Written request
Please write out the material that follows, exactly as it stands.

━━━━━━━━━━━━━━━━

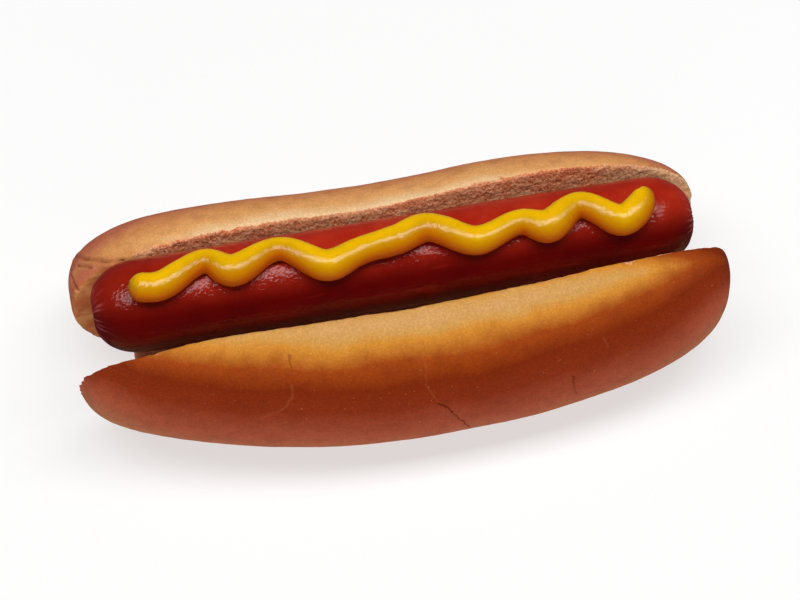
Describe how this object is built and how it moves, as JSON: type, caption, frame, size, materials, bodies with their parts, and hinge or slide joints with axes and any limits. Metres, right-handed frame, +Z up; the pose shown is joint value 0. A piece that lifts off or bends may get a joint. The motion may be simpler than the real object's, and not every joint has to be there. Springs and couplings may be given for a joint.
{
  "type": "hot dog",
  "caption": "Opened soft bun holding a glossy frankfurter along its slit, with a wavy bead of yellow mustard laid along the top of the sausage.",
  "frame": {"origin": "middle of the bounding box at the underside, on the surface the bun rests on", "axes": "+X along the bun towards the drawn-out tip of the mustard, +Y towards the far half, which stands higher, +Z up"},
  "size_m": [0.1644, 0.071, 0.0571],
  "materials": {
    "bun": "browned bread crust with pale cut crumb",
    "sausage": "wet dark red sausage skin",
    "mustard": "smooth glossy yellow mustard"
  },
  "bodies": {
    "root": {"bun": "bun", "sausage": "sausage", "mustard": "mustard"}
  },
  "joints": []
}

━━━━━━━━━━━━━━━━

Task answer
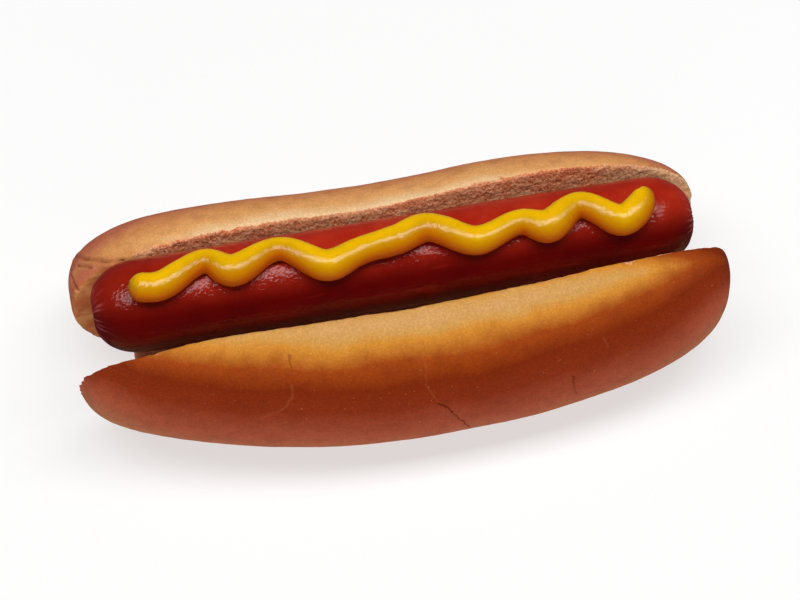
Describe how this object is built and how it moves, as JSON: type, caption, frame, size, materials, bodies with their parts, and hinge or slide joints with axes and any limits. Metres, right-handed frame, +Z up; the pose shown is joint value 0. A piece that lifts off or bends may get a joint. The motion may be simpler than the real object's, and not every joint has to be there. Springs and couplings may be given for a joint.
{
  "type": "hot dog",
  "caption": "Opened soft bun holding a glossy frankfurter along its slit, with a wavy bead of yellow mustard laid along the top of the sausage.",
  "frame": {"origin": "middle of the bounding box at the underside, on the surface the bun rests on", "axes": "+X along the bun towards the drawn-out tip of the mustard, +Y towards the far half, which stands higher, +Z up"},
  "size_m": [0.1644, 0.071, 0.0571],
  "materials": {
    "bun": "browned bread crust with pale cut crumb",
    "sausage": "wet dark red sausage skin",
    "mustard": "smooth glossy yellow mustard"
  },
  "bodies": {
    "root": {"bun": "bun", "sausage": "sausage", "mustard": "mustard"}
  },
  "joints": []
}